Tissue plasminogen activator is currently the gold standard treatment for ischemic stroke. It works by dissolving the blood clot that is blocking blood flow to the brain, thereby limiting brain damage.
However, this treatment must be administered within 3 hours of the initial stroke symptoms, and a lot of patients do not get to the hospital in time to receive it.
As such, there is a need for new treatments that can help to reduce the cognitive damage caused by ischemic stroke. Fang and colleagues investigated whether ginkgo biloba extract could be a possible candidate.
Ginkgo biloba extract is an herbal supplement that derives from the ginkgo tree, or the maidenhair tree, which is native to China.
It has been used in medicine for thousands of years, from healing wounds to alleviating anxiety and depression. That said, the National Institutes of Health (NIH) claim that there is “no conclusive evidence that ginkgo is helpful for any health condition.”

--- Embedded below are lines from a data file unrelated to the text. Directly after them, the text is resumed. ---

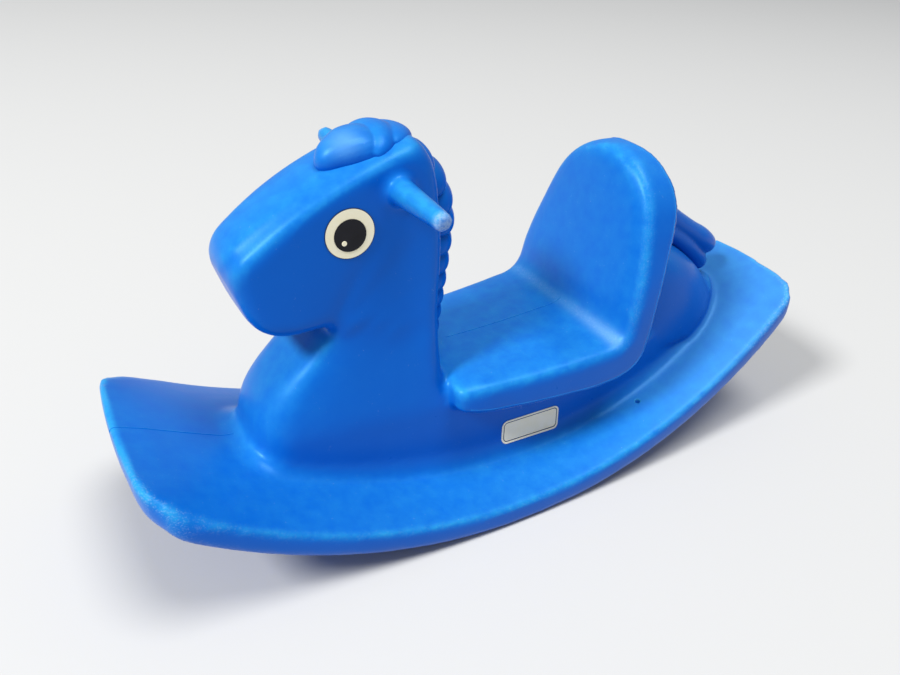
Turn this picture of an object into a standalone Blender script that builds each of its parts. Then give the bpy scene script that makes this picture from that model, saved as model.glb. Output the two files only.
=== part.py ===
"""A child's rocking horse: one hollow plastic moulding, held here as the zones of its wall.

The horse faces -X and rocks about the Y axis. The floor is at z = 0 and the origin lies
on it, under the middle of the rocker board.
"""

import math

import bmesh
import bpy
from mathutils import Vector

# The moulding. A hollow runs out past the open end of its zone.
WALL = 0.0032
GAP = 0.0003
REST_GAP = 0.0006
RUN_OUT = 2 * WALL
SMALLEST_EDGE = 0.0008

# How finely the skins are divided
MERGE_DISTANCE = 1e-6
SHARP_DEGREES = 40
EDGE_DEGREES = (0, 30, 60, 90)
FACE_SHARES = (0.0, 0.4, 0.75)
LINE_PIECES = 8

# Rocker board
LENGTH = 0.835
WIDEST_X = -0.030
MID_HALF_WIDTH = 0.151
FRONT_HALF_WIDTH = 0.1225
TAIL_HALF_WIDTH = 0.113
BOARD_THICKNESS = 0.029
BOARD_CROWN = 0.009
BOARD_TOP_EDGE = 0.013
BOARD_LOW_EDGE = 0.010
BOARD_CORNER = 0.027
BOARD_END_BOW = 0.0085
BOARD_BOW_REACH = 3 * BOARD_CORNER
BOARD_ROWS = 30
BOARD_CORNER_ROWS = (0.0, 0.45, 0.8, 1.0)
BOARD_SHARES = (-1, -0.9, -0.78, -0.42, 0, 0.42, 0.78, 0.9, 1)
ROCK_RADIUS = 0.676
REST_X = -0.0155
REST_FLAT = 0.060
VENT_X = 0.1755
VENT_Y = -0.0897
VENT_DIAMETER = 0.003
VENT_SIDES = 10

# Barrel of the body. Its plan gives x and half width, from the rump round to the chest.
# Its waist is a line through (x, z), and towards the tail through (x, height over the deck).
BARREL_PLAN = ((0.3590, 0.0), (0.3565, 0.0130), (0.3495, 0.0250), (0.3325, 0.0430),
               (0.2955, 0.0570), (0.2365, 0.0675), (0.1665, 0.0745), (0.0900, 0.0795),
               (0.0000, 0.0800), (-0.1000, 0.0770), (-0.1600, 0.0725), (-0.2100, 0.0685),
               (-0.2520, 0.0620), (-0.2740, 0.0520), (-0.2860, 0.0380), (-0.2920, 0.0200),
               (-0.2945, 0.0))
BARREL_LEAN = 0.005
BARREL_FLARE = 0.007
BARREL_POINTS = 56
BARREL_LEVELS = (0.0, 0.05, 0.12, 0.25, 0.6, 1.0)
FLARE_SHARE = 0.25
WAIST = ((-0.34, 0.136), (-0.13, 0.136), (-0.098, 0.1352), (-0.080, 0.1306), (-0.065, 0.1280),
         (-0.02, 0.1238), (0.038, 0.1224), (0.096, 0.1240), (0.16, 0.131))
WAIST_OVER_DECK = ((0.25, 0.0538), (0.36, 0.0129))

# Neck and head, as stations that fan round the throat. A station gives its throat-side
# point, its mane-side point (x, z), its half width and the radius of its mane-side edges.
# A neck station adds the depth over which its section widens the way the barrel's front does.
HEAD_THROAT_EDGE = 0.012
HEAD_CROWN = 0.009
THROAT_CROWN = 0.002
NECK_DEPTH = 0.200
NECK_SHARES = (0.0, 0.012, 0.04, 0.09, 0.18, 0.36, 0.64, 1.0)
NECK_STATIONS = (
    ((-0.2895, 0.1368), (-0.079, 0.1368), 0.0735, 0.014, 0.200),
    ((-0.2910, 0.1550), (-0.086, 0.1600), 0.0670, 0.022, 0.200),
    ((-0.2850, 0.1740), (-0.089, 0.1900), 0.0620, 0.028, 0.190),
    ((-0.2640, 0.1960), (-0.090, 0.2150), 0.0585, 0.028, 0.160),
    ((-0.2400, 0.2170), (-0.090, 0.2380), 0.0560, 0.028, 0.120),
    ((-0.2180, 0.2330), (-0.089, 0.2600), 0.0540, 0.028, 0.080),
)
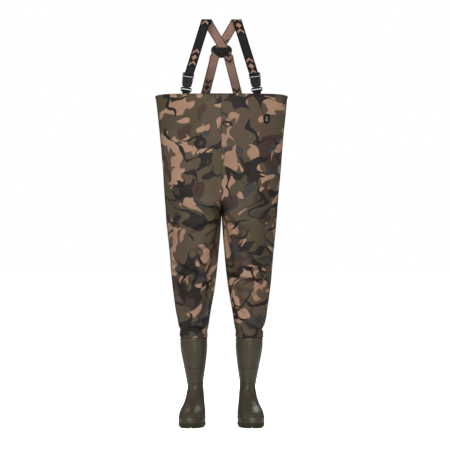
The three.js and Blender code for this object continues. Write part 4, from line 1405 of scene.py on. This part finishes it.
def build_badge():
    """Moulded badge with a plain mark of a lozenge over two waves."""
    node = dress("chest_badge", badge_plastic)
    soften_edges(node, 0.8 * MM)
    low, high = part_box("chest_badge")
    centre = np.array((low + high) / 2)
    height = centre[2]
    across = unit(section_points(BADGE_TURN + 0.01, height) - section_points(BADGE_TURN - 0.01, height))
    up = unit(section_points(BADGE_TURN, height + 0.01) - section_points(BADGE_TURN, height - 0.01))
    out = unit(np.cross(across, up))
    face = centre + out * BADGE_FACE
    half, rise = MARK_LINE

    def bar(line):
        path = smooth_path([(x * MM, z * MM) for x, z in line], 1.0 * MM)
        rings = []
        for i, (x, z) in enumerate(path):
            bulge = rounded_end(2 * i / (len(path) - 1) - 1, 6, 0.1)
            base = face + across * x + up * z
            ring = []
            for a in np.arange(8) * math.pi / 4:
                ring.append(base + up * math.cos(a) * half * bulge + out * math.sin(a) * rise * bulge)
            rings.append(ring)
        return ring_stack(rings)

    wavy = [[(x, z + 1.1 * math.sin(x * 0.75)) for x in range(-8, 9, 2)] for z in MARK_WAVES]
    sides = [MARK_LOZENGE[i : i + 2] for i in range(4)]
    points, faces = join_parts([bar(line) for line in (*wavy, *sides)])
    finish_piece(make_object("badge_relief", points, faces, [badge_mark]), "torso", "badge_plastic")


build_straps()
build_patch()
build_badge()
for side_name, side in SIDES.items():
    build_buckle(side_name)
    build_hem_loop(side_name, side)

# ---------------------------------------------------------------- boots

ANGLES = np.arange(BOOT_POINTS) * 2 * math.pi / BOOT_POINTS
SHELL_HEIGHTS = np.unique(
    np.concatenate(
        [
            np.arange(SOLE_TOP + 0.4 * MM, 0.135, 2.2 * MM),
            np.arange(0.135, BOOT_TOP, 5 * MM),
            *[np.arange(rib - 4 * MM, rib + 4 * MM, 0.8 * MM) for rib in SHAFT_RIBS],
            np.arange(0.365, 0.388, 1.2 * MM),
            np.arange(0.042, 0.056, 1.0 * MM),
            [BOOT_TOP],
        ]
    ).round(5)
)


def boot_ring(height, out, at=None):
    """Level outline of the left boot, moved outwards by `out`, with the section of height `at`."""
    at = height if at is None else at
    centre, heel, ball, back, front, squareness = boot_at(at)
    power = 2 / squareness

    def bend(value):
        return np.sign(value) * np.abs(value) ** power

    reach = bend(np.cos(ANGLES))
    forward = mix(-back - out, front + out, (1 + reach) / 2)
    half = mix(heel, ball, smoothstep((1 + reach) / 2, 0.15, 0.7)) + out
    toe_out = TOE_OUT * np.maximum(forward, 0) * (1 - smoothstep(at, *ANKLE))
    x = centre + bend(np.sin(ANGLES)) * half + toe_out
    return np.stack([x, BODY_Y - forward, np.full_like(x, height)], -1)


def boot_detail(height):
    """Moulded relief of the shell: shaft ribs, collar roll, instep ridge, toe bumper, heel cup, welt lines,
    side ribs and heel spur. Heights and reliefs are in metres."""
    front = np.cos(ANGLES)
    outside = np.sin(ANGLES)
    relief = np.zeros(BOOT_POINTS)
    for rib in SHAFT_RIBS:
        relief += hump(height, rib, 1.5 * MM) * 1.1 * MM
    relief += hump(height, 0.3775, 4 * MM) * 1.3 * MM
    relief += smoothstep(height, 0.384, 0.389) * -1.0 * MM
    ankle = smoothstep(height, 0.085, 0.11) * (1 - smoothstep(height, 0.15, 0.18))
    relief += ankle * hump(ANGLES, 0, 0.16) * 1.5 * MM + ankle * hump(ANGLES, 2 * math.pi, 0.16) * 1.5 * MM
    bumper = 1 - smoothstep(height, 0.0455, 0.0500)
    relief += bumper * smoothstep(front, -0.2, 0.3) * 1.6 * MM
    heel_cup = 1 - smoothstep(height, 0.0655, 0.0700)
    relief += heel_cup * smoothstep(-front, 0.35, 0.6) * 1.3 * MM
    relief += hump(height, 0.0275, 1.6 * MM) * 0.9 * MM + hump(height, 0.0335, 1.2 * MM) * 0.6 * MM
    flank = smoothstep(outside, 0.35, 0.6) * (1 - smoothstep(front, 0.75, 0.92))
    flank = flank * smoothstep(front, -0.55, -0.3)
    band = smoothstep(height, 0.056, 0.064) * (1 - smoothstep(height, 0.088, 0.098))
    slanting = np.sin((front * 0.11 + height * 1.2) * 2 * math.pi / 0.016)
    relief += flank * band * np.maximum(slanting, 0) ** 2 * 0.9 * MM
    spur = smoothstep(-front, 0.86, 0.97) * hump(height, 0.092, 4 * MM) * 3.0 * MM
    return relief + spur


def painted_groove_shade(rings):
    """Painted shade: dark lines beside the ribs, under the bumper's lip, and between the welt lines, ring by
    ring.
    """
    heights = np.asarray(rings)[..., 2]
    marks = sum(hump(heights, rib - 2.6 * MM, 1.3 * MM) for rib in SHAFT_RIBS)
    marks = marks + hump(heights, 0.0485, 1.1 * MM) * 0.5 + hump(heights, 0.0305, 0.8 * MM)
    marks = marks + hump(heights, 0.0170, 0.6 * MM) + hump(heights, 0.3730, 1.0 * MM) * 0.5
    return np.clip(marks, 0, 1).ravel()


def sided(rings, side):
    """The left boot's rings on this side, running the way round that turns the faces out."""
    rings = mirrored(np.array(rings), side)
    return rings[:, ::-1] if side > 0 else rings


def boot_piece(name, side_name, rings, material, slot, node, joined=False):
    rings = sided(rings, SIDES[side_name])
    points, faces = ring_stack(rings, joined)
    obj = make_object(f"{side_name}_{name}", points, faces, [material], sharp=50)
    # Painted shade beside the boot's moulded ribs and welt lines, which its colour reads.
    mark_points(obj, "crease", painted_groove_shade(rings))
    finish_piece(obj, f"{side_name}_shin", slot, f"{side_name}_{node}")


def sleeve(heights, outer, thick):
    """Rings of a thin tube that follows the boot, up its outside and down its inside."""
    outside = [boot_ring(z, outer) for z in heights]
    inside = [boot_ring(z, outer - thick) for z in heights[::-1]]
    return outside + inside


TREAD_HEEL = (-58, -43, -28)  # lugs' reach in front of the leg axis, in mm
TREAD_BALL = (56, 73, 90, 107, 124, 141, 158, 175)
LUG_HALF = 5 * MM
LUG_SLANT = 7 * MM
LUG_INSET = 2.5 * MM
LUG_PROFILE = ((0, 0.86), (0.4, 0.95), (1.2, 1.0), (7.5, 1.06))  # height in mm and size
LUG_OUTLINE = ((0, -1), (0.5, -1), (1, -1), (1, 1), (0.5, 1), (0, 1))
# Outsole plate: height and reach beyond the shell's sole outline, in mm.
SOLE_PROFILE = (
    *((5.5, -4), (5.5, -0.5), (6.2, 1.0), (8.5, 2.2), (12.5, 3.2), (14.8, 3.3), (15.6, 2.5)),
    *((16.4, 2.5), (17.2, 3.2), (21.0, 3.0), (23.2, 2.2), (24.0, 1.0), (24.0, -6)),
)


def sole_half(forward):
    """Half width of the sole at a reach in front of the leg axis."""
    _, heel, ball, back, front, squareness = boot_at(SOLE_TOP)
    share = np.clip((forward + back) / (front + back), 0, 1)
    round_end = np.maximum(1 - np.abs(2 * share - 1) ** squareness, 0) ** (1 / squareness)
    return mix(heel, ball, smoothstep(share, 0.15, 0.7)) * round_end


def lug_boxes():
    """Tread lugs under the heel and the ball: slanted bars that stay inside the sole's outline."""
    parts = []
    for forward in (*TREAD_HEEL, *TREAD_BALL):
        reach = forward * MM
        far = min(sole_half(reach - LUG_HALF), sole_half(reach + LUG_HALF)) - LUG_INSET
        for lane in (-1, 1):
            rings = []
            for z, grow in LUG_PROFILE:
                corners = []
                for u, v in LUG_OUTLINE:
                    across = mix(LUG_INSET, far, 0.5 + (u - 0.5) * grow)
                    along = v * LUG_HALF * grow + (u - 0.5) * LUG_SLANT
                    x = BOOT_SECTIONS[0][1] + lane * across + TOE_OUT * max(reach, 0)
                    corners.append([x, BODY_Y - reach + along, z * MM])
                rings.append(corners[::lane])
            parts.append(ring_stack(rings))
    return join_parts(parts)


def build_outsole(side_name, side):
    """Grooved sole plate with its lugs, as one mesh."""
    rings = sided([boot_ring(z * MM, out * MM, SOLE_TOP) for z, out in SOLE_PROFILE], side)
    lugs, lug_faces = lug_boxes()
    lugs = mirrored(lugs, side)
    if side < 0:
        lug_faces = [face[::-1] for face in lug_faces]
    points, faces = join_parts([ring_stack(rings), (lugs, lug_faces)])
    obj = make_object(f"{side_name}_outsole", points, faces, [sole_rubber], sharp=45)
    finish_piece(obj, f"{side_name}_shin", "sole_rubber", f"{side_name}_boot_outsole")


FOOTBED = ((0, -9), (0.6, -8), (2.2, -8), (3, -9), (2.6, -20))  # height and reach in mm
FOOTBED_SECTION = 0.040
LINING_START = 0.170


def build_boot(side_name, side):
    """Shell, footbed, lining, weld band and outsole of one boot."""
    floor = SOLE_TOP + 5.4 * MM
    outer = [boot_ring(z, boot_detail(z)) for z in SHELL_HEIGHTS]
    rim = [boot_ring(BOOT_TOP + 0.5 * MM, -out * MM, BOOT_TOP) for out in (1.0, 2.0)]
    inner_heights = [z for z in SHELL_HEIGHTS[::3][::-1] if z > floor]
    inner = [boot_ring(z, -BOOT_WALL) for z in inner_heights]
    rings = [*outer, *rim, *inner, boot_ring(floor, -2 * BOOT_WALL)]
    boot_piece("boot", side_name, rings, boot_rubber, "boot_rubber", "boot_shell")
    low = floor + GAP
    footbed = [boot_ring(low + z * MM, out * MM, FOOTBED_SECTION) for z, out in FOOTBED]
    boot_piece("footbed", side_name, footbed, knit_lining, "boot_lining", "boot_insole")
    lining = sleeve(np.arange(LINING_START, BOOT_TOP, 8 * MM), -BOOT_WALL - 2 * GAP, 1.2 * MM)
    boot_piece("sock_lining", side_name, lining, knit_lining, "boot_lining", "boot_lining", joined=True)
    band = sleeve(np.arange(CLOTH_BOTTOM + 4 * MM, BOOT_TOP - 1 * MM, 4 * MM), 1.0 * MM, 0.7 * MM)
    boot_piece("weld_band", side_name, band, tape, "seam_tape", "boot_weld_band", joined=True)
    build_outsole(side_name, side)


for side_name, side in SIDES.items():
    build_boot(side_name, side)

# ---------------------------------------------------------------- stage

CAMERA_PLACE = (0.0154, BODY_Y - 12.0, 0.882)
CAMERA_LENS = 217.9
SENSOR_WIDTH = 36
LIGHT_TARGET = (0, 0, 0.9)
FLOOR_REACH = 40.0
AMBIENT = 0.15
FLOOR_GLOW = 0.9
LIGHTS = (  # name, place, size, watts
    ("key", (-1.1, -4.4, 4.0), (2.0, 2.2), 168),
    ("fill", (0.7, -5.4, 1.5), (2.2, 2.6), 66),
    ("rear", (0.4, 4.6, 3.4), (2.6, 2.4), 165),
    ("left_side", (4.5, 0.4, 2.6), (1.8, 2.2), 16),
    ("right_side", (-4.5, 0.4, 2.6), (1.8, 2.2), 16),
)


def make_camera():
    data = bpy.data.cameras.new("camera")
    camera = bpy.data.objects.new("camera", data)
    bpy.context.scene.collection.objects.link(camera)
    data.sensor_width = SENSOR_WIDTH
    data.lens = CAMERA_LENS
    camera.location = CAMERA_PLACE
    camera.rotation_euler = (math.radians(90), 0, 0)
    bpy.context.scene.camera = camera


def area_light(name, place, size, power):
    data = bpy.data.lights.new(name, "AREA")
    data.shape = "RECTANGLE"
    data.size, data.size_y = size
    data.energy = power
    light = bpy.data.objects.new(name, data)
    light.location = place
    aim = Vector(LIGHT_TARGET) - Vector(place)
    light.rotation_euler = aim.to_track_quat("-Z", "Y").to_euler()
    bpy.context.scene.collection.objects.link(light)


def camera_only(tree, dim, bright):
    """A number that is `bright` to the camera and `dim` to every other ray."""
    path = tree.nodes.new("ShaderNodeLightPath")
    scale = tree.nodes.new("ShaderNodeMapRange")
    tree.links.new(path.outputs["Is Camera Ray"], scale.inputs["Value"])
    scale.inputs["To Min"].default_value = dim
    scale.inputs["To Max"].default_value = bright
    return scale.outputs[0]


def make_floor():
    corners = [(x * FLOOR_REACH, y * FLOOR_REACH, 0) for x, y in ((-1, -1), (1, -1), (1, 1), (-1, 1))]
    m = Material("floor", roughness=0.95, specular=0.05)
    m.colour(m.layer(0xF4F4F4, 0xEFEFEF, m.noise(m.place(), 2.0).rise(0.5, 0.3)))
    m.shader.inputs["Emission Color"].default_value = (1, 1, 1, 1)
    m.tree.links.new(camera_only(m.tree, 0.0, FLOOR_GLOW), m.shader.inputs["Emission Strength"])
    make_object("floor", corners, [(0, 1, 2, 3)], [m.material])


def make_world():
    world = bpy.data.worlds.new("studio")
    world.use_nodes = True
    background = world.node_tree.nodes["Background"]
    background.inputs["Color"].default_value = (1, 1, 1, 1)
    world.node_tree.links.new(camera_only(world.node_tree, AMBIENT, 1.0), background.inputs["Strength"])
    bpy.context.scene.world = world
    bpy.context.scene.view_settings.view_transform = "Standard"


make_floor()
make_world()
make_camera()
for light in LIGHTS:
    area_light(*light)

The new study, however, suggests that it might be helpful for individuals who have experienced ischemic stroke.
To reach their findings, Fang and team enrolled 348 adults from five hospitals in China Jiangsu Province. The adults were aged 64, on average, and they had all experienced ischemic stroke within the past 7 days.
The subjects were divided into two groups. One group received 450 milligrams of ginkgo biloba extract and 100 milligrams of aspirin every day for 6 months, while the other group received 100 milligrams of aspirin only. Aspirin is often used in stroke treatment and prevention, as it can stop blood from clotting.
The researchers note that the ginkgo biloba extract used in their study consisted of fewer harmful chemicals and more protective chemicals than EGb761, which is a form ginkgo biloba extract that has been used in previous research.
At study baseline and at 12, 30, 90, and 180 days later, all participants completed a test called the Montreal Cognitive Assessment score (MoCA), which was used to assess their cognitive functioning.
The final analysis included a total of 330 participants, as 18 subjects dropped out during the 6-month study period.
Compared with participants who received aspirin only, those who received ginkgo biloba extract plus aspirin had higher MoCA scores at all assessment points, particularly for memory and executive function.
Also, at 12 and 30 days after treatment, participants treated with both ginkgo biloba extract and aspirin demonstrated better functional capacity than those who received aspirin only, indicating fewer neurological impairments such as speech problems and muscle weakness.
The scientists found no differences in vascular events between subjects treated with ginkgo biloba extract plus aspirin and those treated with aspirin only, and the combination treatment led to few side effects.
Commenting on their study results, the researchers write:
“The study demonstrated that patients with stroke who received GBE [ginkgo biloba extract] and aspirin manifested better memory function, executive functions, neurological function, and daily life. Additionally, the safety data analysis demonstrated that GBE did not increase the incidence of adverse events.”
Fang and colleagues admit that there are some limitations to their study. For example, it was not double-blind, meaning that the researchers and participants knew which treatments they were receiving. This could have affected the results.
Additionally, they note that the follow-up period was short, and that further studies are needed to assess the long-term effects of ginkgo biloba extract among people who have had a stroke.